### Task objective
Write out every single entry exactly.

________________________

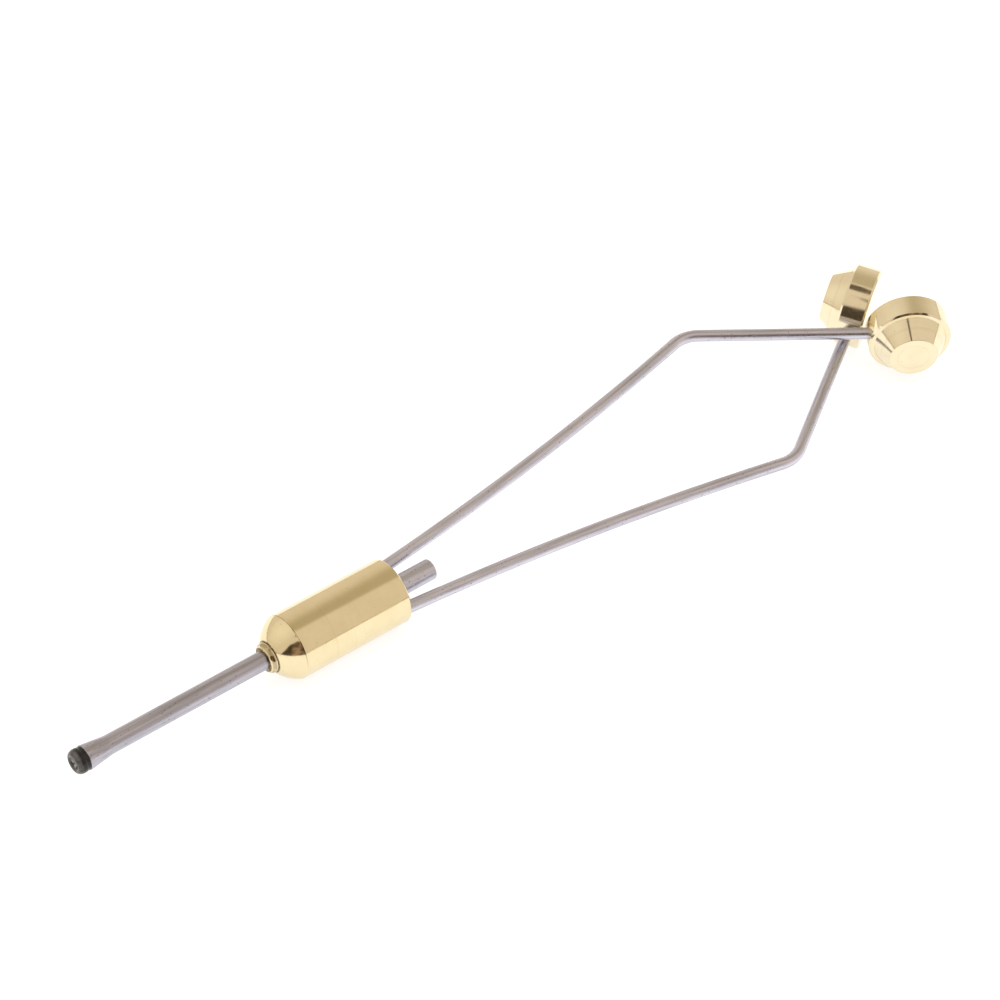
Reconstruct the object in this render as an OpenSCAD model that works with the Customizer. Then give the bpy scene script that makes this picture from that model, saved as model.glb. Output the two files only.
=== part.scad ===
// Fly-tying bobbin holder. A spool of thread is gripped between the two feet, and its
// thread runs forward through the barrel and the tube, and leaves by the ceramic tip.
// Millimetres. X runs along the tube, from the tip towards the feet, and Z is up.
// The origin is on the tube's axis, in the plane of the barrel's rear face. The tool is
// drawn as it lies on a table, with its barrel and its feet at or just above the surface.

/* [Barrel] */
// Outside diameter of the barrel
barrel_d = 7.6; // [7.4:0.1:8.6]
// Length of the barrel's straight part, from the rear face to the shoulder
barrel_straight = 13.95; // [12:0.05:20]
// Length of the rounded nose in front of the shoulder
nose_len = 2.35; // [1.8:0.05:3]
// Radius of the curve that rounds the nose, seen from the side
nose_curve_r = 5; // [2.8:0.1:8]
// Diameter of the flat where the nose ends
nose_flat_d = 3.6; // [3:0.1:4.2]
// Chamfer of the rear edge
rear_chamfer = 0.15; // [0.05:0.05:0.25]

/* [Nose collar] */
// Outside diameter of the collar around the tube
collar_d = 3.5; // [2.8:0.1:3.6]
// Length of the collar
collar_len = 0.8; // [0.7:0.05:1.2]
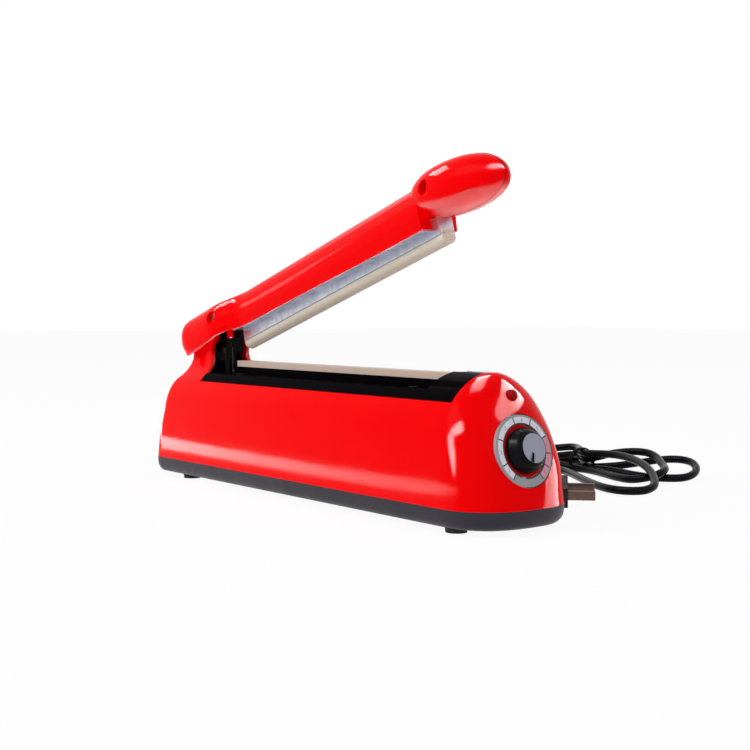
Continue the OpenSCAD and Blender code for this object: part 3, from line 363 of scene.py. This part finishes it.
def ring_sector(name, inner, outer, start, end, material, low=RING_TOP - 0.05, high=PRINT_TOP):
    """A thin plate on the dial, from one angle to the other."""
    steps = max(2, int(abs(end - start) / 4))
    verts, faces = [], []
    for i in range(steps + 1):
        a = start + (end - start) * i / steps
        verts += [on_dial(r, a, h) for r, h in ((inner, low), (outer, low), (outer, high), (inner, high))]
    for i in range(steps):
        for k in range(4):
            a, b = 4 * i + k, 4 * i + (k + 1) % 4
            faces.append((a, b, b + 4, a + 4))
    faces += [(3, 2, 1, 0), tuple(4 * steps + k for k in range(4))]
    if end < start:
        faces = [f[::-1] for f in faces]
    return add_mesh(name, verts, faces, material)


def dial_point(side, up, out):
    return DIAL_CENTRE + DIAL_SIDE * side + DIAL_UP * up + DIAL_OUT * out


def dial_plate(name, outline, low, high, material, body="base"):
    """A thin plate on the dial from an outline of (side, up) points, anticlockwise."""
    n = len(outline)
    verts = [dial_point(u, v, h) for h in (low, high) for u, v in outline]
    faces = [tuple(range(n))[::-1], tuple(range(n, 2 * n))]
    faces += [(k, (k + 1) % n, n + (k + 1) % n, n + k) for k in range(n)]
    return add_mesh(name, verts, faces, material, body)


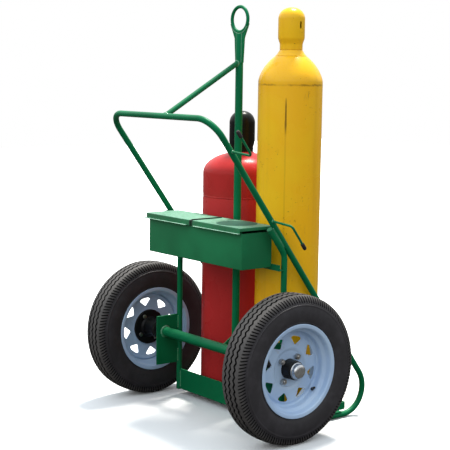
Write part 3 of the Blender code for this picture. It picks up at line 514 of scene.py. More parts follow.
def build_finishes(settings):
    green, sheet = settings.green, settings.green_sheet
    FINISH["green"] = painted("Green frame paint", green, (0.05, 0.06, 0.05), 0.18, 0.25, 0.03, 0.36, 0.0,
                              specular=0.18, tint=(0.25, 1.0, 0.70))
    # Painted highlight: the weld beads are painted a lighter, glossier green than the frame to show light
    # glinting on them.
    bead = [channel * 1.6 + 0.02 for channel in green]
    FINISH["bead"] = painted("Green weld bead with painted highlight", bead, (0.3, 0.35, 0.3), 0.2, 0.5, 0.3, 0.20, 0.6,
                             specular=0.6)
    FINISH["sheet"] = painted("Green sheet paint", sheet, (0.06, 0.07, 0.06), 0.22, 0.18, 0.10, 0.40, 0.03,
                              scale=0.8, tint=(0.45, 1.0, 0.75))
    # Painted shade: near-black green for the raised strip on the lid seam, which shows the shaded step where
    # the lids meet.
    FINISH["strip"] = painted("Dark seam strip", (0.004, 0.022, 0.013), (0.05, 0.06, 0.05), 0.2, 0.2, 0.0,
                              0.6, 0.0, specular=0.08)
    # Painted highlight: the lip's upward face is painted pale mint to show it catching the light.
    FINISH["lip"] = painted("Pale lip with painted highlight", sheet, (0.20, 0.24, 0.20), 0.10, 0.30, 0.95, 0.45, 0.0,
                            dust_and_sheen_colour=(0.55, 0.86, 0.68))
    # Size and place of the lid's dull, darker round patch.
    round_patch_radius = 0.076
    round_patch_centre = (high("lid_right").x - 0.118, middle("lid_right").y + 0.006, high("lid_right").z)
    FINISH["lid"] = lid_paint(sheet, round_patch_centre, round_patch_radius)
    yellow_scratch = Vector((0.666, -0.746, 0)) * half_size("oxygen_cylinder").x + Z * 1.130
    red_scratch = Vector((-0.30, -0.954, 0)) * half_size("acetylene_cylinder").x + Z * 0.42
    # (0.85, 0.62, 0.12) and (0.55, 0.12, 0.11) are the painted shoulder highlight colours of the two
    # cylinders.
    FINISH["yellow"] = cylinder_enamel("Yellow cylinder enamel", settings.yellow, (0.22, 0.10, 0.008),
                                       (0.85, 0.62, 0.12), YELLOW_SEAM, 0.55, 0.55, 0.12, 0.20,
                                       yellow_scratch)
    FINISH["red"] = cylinder_enamel("Red cylinder enamel", settings.red, (0.07, 0.006, 0.007),
                                    (0.55, 0.12, 0.11), RED_SEAM, 0.22, 0.35, 0.04, 0.08, red_scratch)
    FINISH["cap"] = painted("Black cap enamel", (0.007, 0.008, 0.008), (0.08, 0.07, 0.06), 0.2, 0.3, 0.04,
                            0.30, 0.04, specular=0.08)
    # The rim colour holds a painted bluish sky shade on white enamel.
    FINISH["rim"] = painted("Rim enamel", settings.rim, (0.30, 0.22, 0.16), 0.10, 0.20, 0.05, 0.34, 0.35,
                            dust_and_sheen_colour=(0.6, 0.55, 0.5))
    FINISH["hub"] = painted("Black hub paint", (0.006, 0.006, 0.007), (0.05, 0.05, 0.05), 0.1, 0.3, 0.03,
                            0.38, 0.0, specular=0.2)
    FINISH["tyre"] = tyre_rubber(settings.rubber)
    # Painted shade: the grooves and slots get rubber darker than the tyre's own, to show the shade inside
    # them.
    FINISH["groove"] = plain_rubber("Tread groove with painted shade", (0.006, 0.006, 0.006), 0.12)
    FINISH["rubber"] = plain_rubber("Moulded rubber", (0.018, 0.017, 0.017), 0.40)
    FINISH["zinc"] = metal("Bright zinc", (0.74, 0.75, 0.77), 0.24, 0.14)
    FINISH["steel"] = metal("Plated steel", (0.52, 0.50, 0.47), 0.38, 0.22)
    FINISH["brass"] = metal("Valve brass", (0.66, 0.47, 0.18), 0.34, 0.2)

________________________

### Task solution
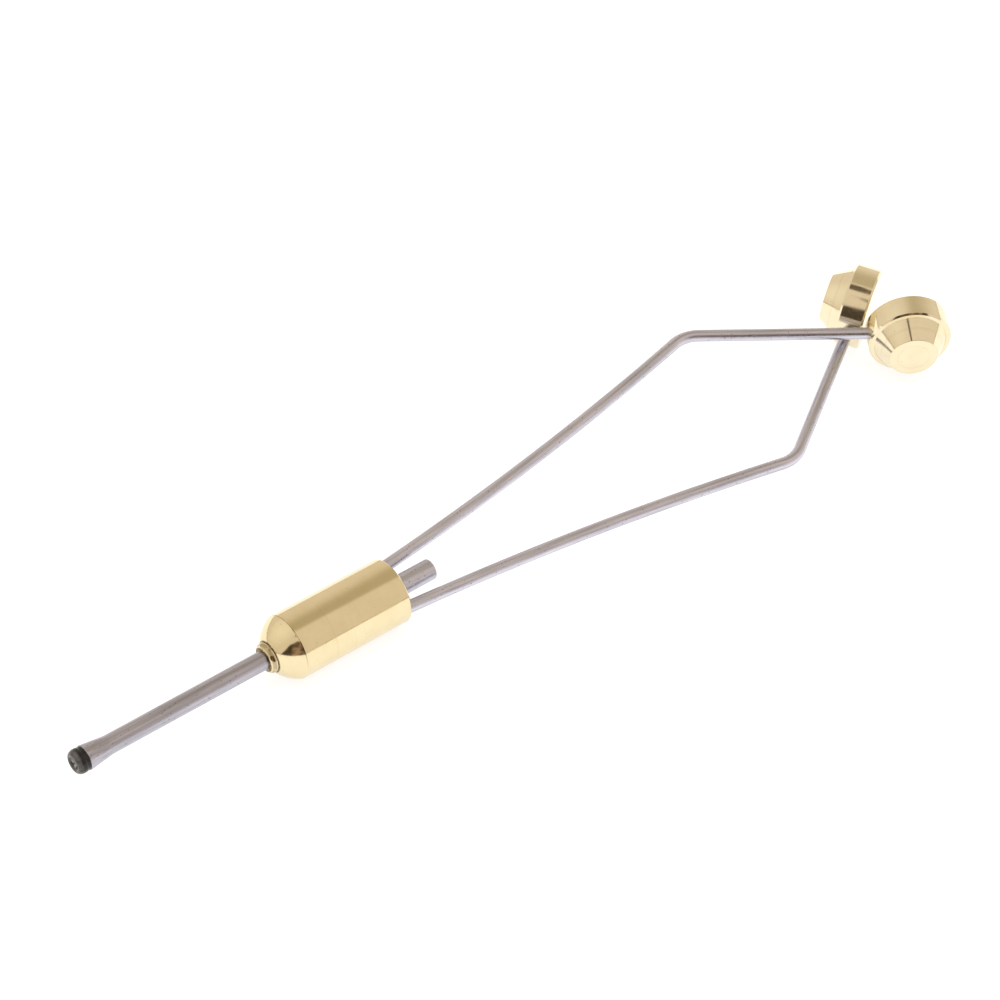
Reconstruct the object in this render as an OpenSCAD model that works with the Customizer. Then give the bpy scene script that makes this picture from that model, saved as model.glb. Output the two files only.
=== part.scad ===
// Fly-tying bobbin holder. A spool of thread is gripped between the two feet, and its
// thread runs forward through the barrel and the tube, and leaves by the ceramic tip.
// Millimetres. X runs along the tube, from the tip towards the feet, and Z is up.
// The origin is on the tube's axis, in the plane of the barrel's rear face. The tool is
// drawn as it lies on a table, with its barrel and its feet at or just above the surface.

/* [Barrel] */
// Outside diameter of the barrel
barrel_d = 7.6; // [7.4:0.1:8.6]
// Length of the barrel's straight part, from the rear face to the shoulder
barrel_straight = 13.95; // [12:0.05:20]
// Length of the rounded nose in front of the shoulder
nose_len = 2.35; // [1.8:0.05:3]
// Radius of the curve that rounds the nose, seen from the side
nose_curve_r = 5; // [2.8:0.1:8]
// Diameter of the flat where the nose ends
nose_flat_d = 3.6; // [3:0.1:4.2]
// Chamfer of the rear edge
rear_chamfer = 0.15; // [0.05:0.05:0.25]

/* [Nose collar] */
// Outside diameter of the collar around the tube
collar_d = 3.5; // [2.8:0.1:3.6]
// Length of the collar
collar_len = 0.8; // [0.7:0.05:1.2]
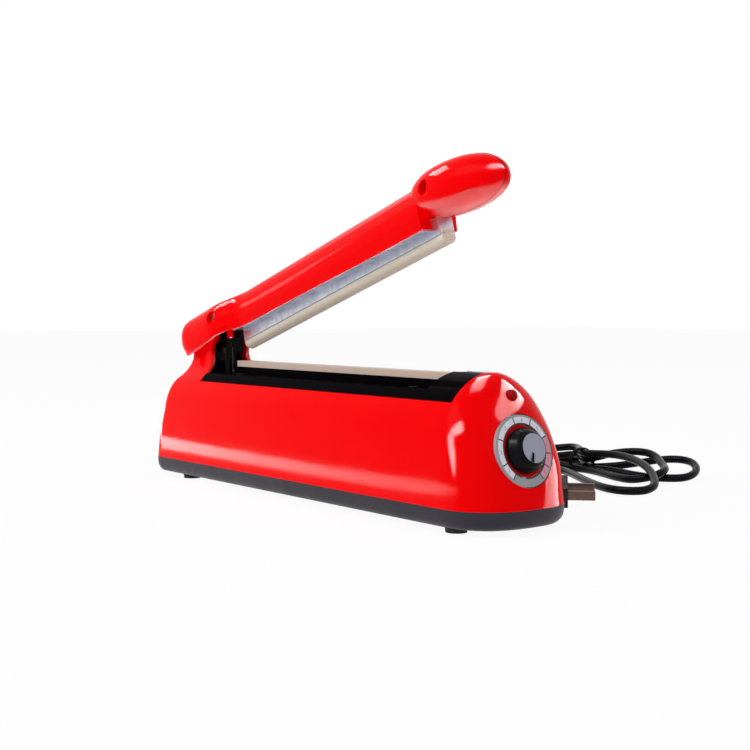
Continue the OpenSCAD and Blender code for this object: part 3, from line 363 of scene.py. This part finishes it.
def ring_sector(name, inner, outer, start, end, material, low=RING_TOP - 0.05, high=PRINT_TOP):
    """A thin plate on the dial, from one angle to the other."""
    steps = max(2, int(abs(end - start) / 4))
    verts, faces = [], []
    for i in range(steps + 1):
        a = start + (end - start) * i / steps
        verts += [on_dial(r, a, h) for r, h in ((inner, low), (outer, low), (outer, high), (inner, high))]
    for i in range(steps):
        for k in range(4):
            a, b = 4 * i + k, 4 * i + (k + 1) % 4
            faces.append((a, b, b + 4, a + 4))
    faces += [(3, 2, 1, 0), tuple(4 * steps + k for k in range(4))]
    if end < start:
        faces = [f[::-1] for f in faces]
    return add_mesh(name, verts, faces, material)


def dial_point(side, up, out):
    return DIAL_CENTRE + DIAL_SIDE * side + DIAL_UP * up + DIAL_OUT * out


def dial_plate(name, outline, low, high, material, body="base"):
    """A thin plate on the dial from an outline of (side, up) points, anticlockwise."""
    n = len(outline)
    verts = [dial_point(u, v, h) for h in (low, high) for u, v in outline]
    faces = [tuple(range(n))[::-1], tuple(range(n, 2 * n))]
    faces += [(k, (k + 1) % n, n + (k + 1) % n, n + k) for k in range(n)]
    return add_mesh(name, verts, faces, material, body)


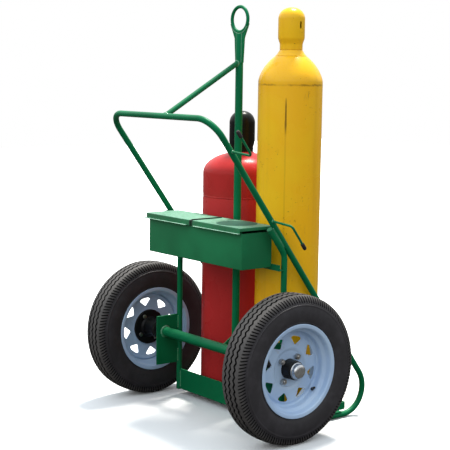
Write part 3 of the Blender code for this picture. It picks up at line 514 of scene.py. More parts follow.
def build_finishes(settings):
    green, sheet = settings.green, settings.green_sheet
    FINISH["green"] = painted("Green frame paint", green, (0.05, 0.06, 0.05), 0.18, 0.25, 0.03, 0.36, 0.0,
                              specular=0.18, tint=(0.25, 1.0, 0.70))
    # Painted highlight: the weld beads are painted a lighter, glossier green than the frame to show light
    # glinting on them.
    bead = [channel * 1.6 + 0.02 for channel in green]
    FINISH["bead"] = painted("Green weld bead with painted highlight", bead, (0.3, 0.35, 0.3), 0.2, 0.5, 0.3, 0.20, 0.6,
                             specular=0.6)
    FINISH["sheet"] = painted("Green sheet paint", sheet, (0.06, 0.07, 0.06), 0.22, 0.18, 0.10, 0.40, 0.03,
                              scale=0.8, tint=(0.45, 1.0, 0.75))
    # Painted shade: near-black green for the raised strip on the lid seam, which shows the shaded step where
    # the lids meet.
    FINISH["strip"] = painted("Dark seam strip", (0.004, 0.022, 0.013), (0.05, 0.06, 0.05), 0.2, 0.2, 0.0,
                              0.6, 0.0, specular=0.08)
    # Painted highlight: the lip's upward face is painted pale mint to show it catching the light.
    FINISH["lip"] = painted("Pale lip with painted highlight", sheet, (0.20, 0.24, 0.20), 0.10, 0.30, 0.95, 0.45, 0.0,
                            dust_and_sheen_colour=(0.55, 0.86, 0.68))
    # Size and place of the lid's dull, darker round patch.
    round_patch_radius = 0.076
    round_patch_centre = (high("lid_right").x - 0.118, middle("lid_right").y + 0.006, high("lid_right").z)
    FINISH["lid"] = lid_paint(sheet, round_patch_centre, round_patch_radius)
    yellow_scratch = Vector((0.666, -0.746, 0)) * half_size("oxygen_cylinder").x + Z * 1.130
    red_scratch = Vector((-0.30, -0.954, 0)) * half_size("acetylene_cylinder").x + Z * 0.42
    # (0.85, 0.62, 0.12) and (0.55, 0.12, 0.11) are the painted shoulder highlight colours of the two
    # cylinders.
    FINISH["yellow"] = cylinder_enamel("Yellow cylinder enamel", settings.yellow, (0.22, 0.10, 0.008),
                                       (0.85, 0.62, 0.12), YELLOW_SEAM, 0.55, 0.55, 0.12, 0.20,
                                       yellow_scratch)
    FINISH["red"] = cylinder_enamel("Red cylinder enamel", settings.red, (0.07, 0.006, 0.007),
                                    (0.55, 0.12, 0.11), RED_SEAM, 0.22, 0.35, 0.04, 0.08, red_scratch)
    FINISH["cap"] = painted("Black cap enamel", (0.007, 0.008, 0.008), (0.08, 0.07, 0.06), 0.2, 0.3, 0.04,
                            0.30, 0.04, specular=0.08)
    # The rim colour holds a painted bluish sky shade on white enamel.
    FINISH["rim"] = painted("Rim enamel", settings.rim, (0.30, 0.22, 0.16), 0.10, 0.20, 0.05, 0.34, 0.35,
                            dust_and_sheen_colour=(0.6, 0.55, 0.5))
    FINISH["hub"] = painted("Black hub paint", (0.006, 0.006, 0.007), (0.05, 0.05, 0.05), 0.1, 0.3, 0.03,
                            0.38, 0.0, specular=0.2)
    FINISH["tyre"] = tyre_rubber(settings.rubber)
    # Painted shade: the grooves and slots get rubber darker than the tyre's own, to show the shade inside
    # them.
    FINISH["groove"] = plain_rubber("Tread groove with painted shade", (0.006, 0.006, 0.006), 0.12)
    FINISH["rubber"] = plain_rubber("Moulded rubber", (0.018, 0.017, 0.017), 0.40)
    FINISH["zinc"] = metal("Bright zinc", (0.74, 0.75, 0.77), 0.24, 0.14)
    FINISH["steel"] = metal("Plated steel", (0.52, 0.50, 0.47), 0.38, 0.22)
    FINISH["brass"] = metal("Valve brass", (0.66, 0.47, 0.18), 0.34, 0.2)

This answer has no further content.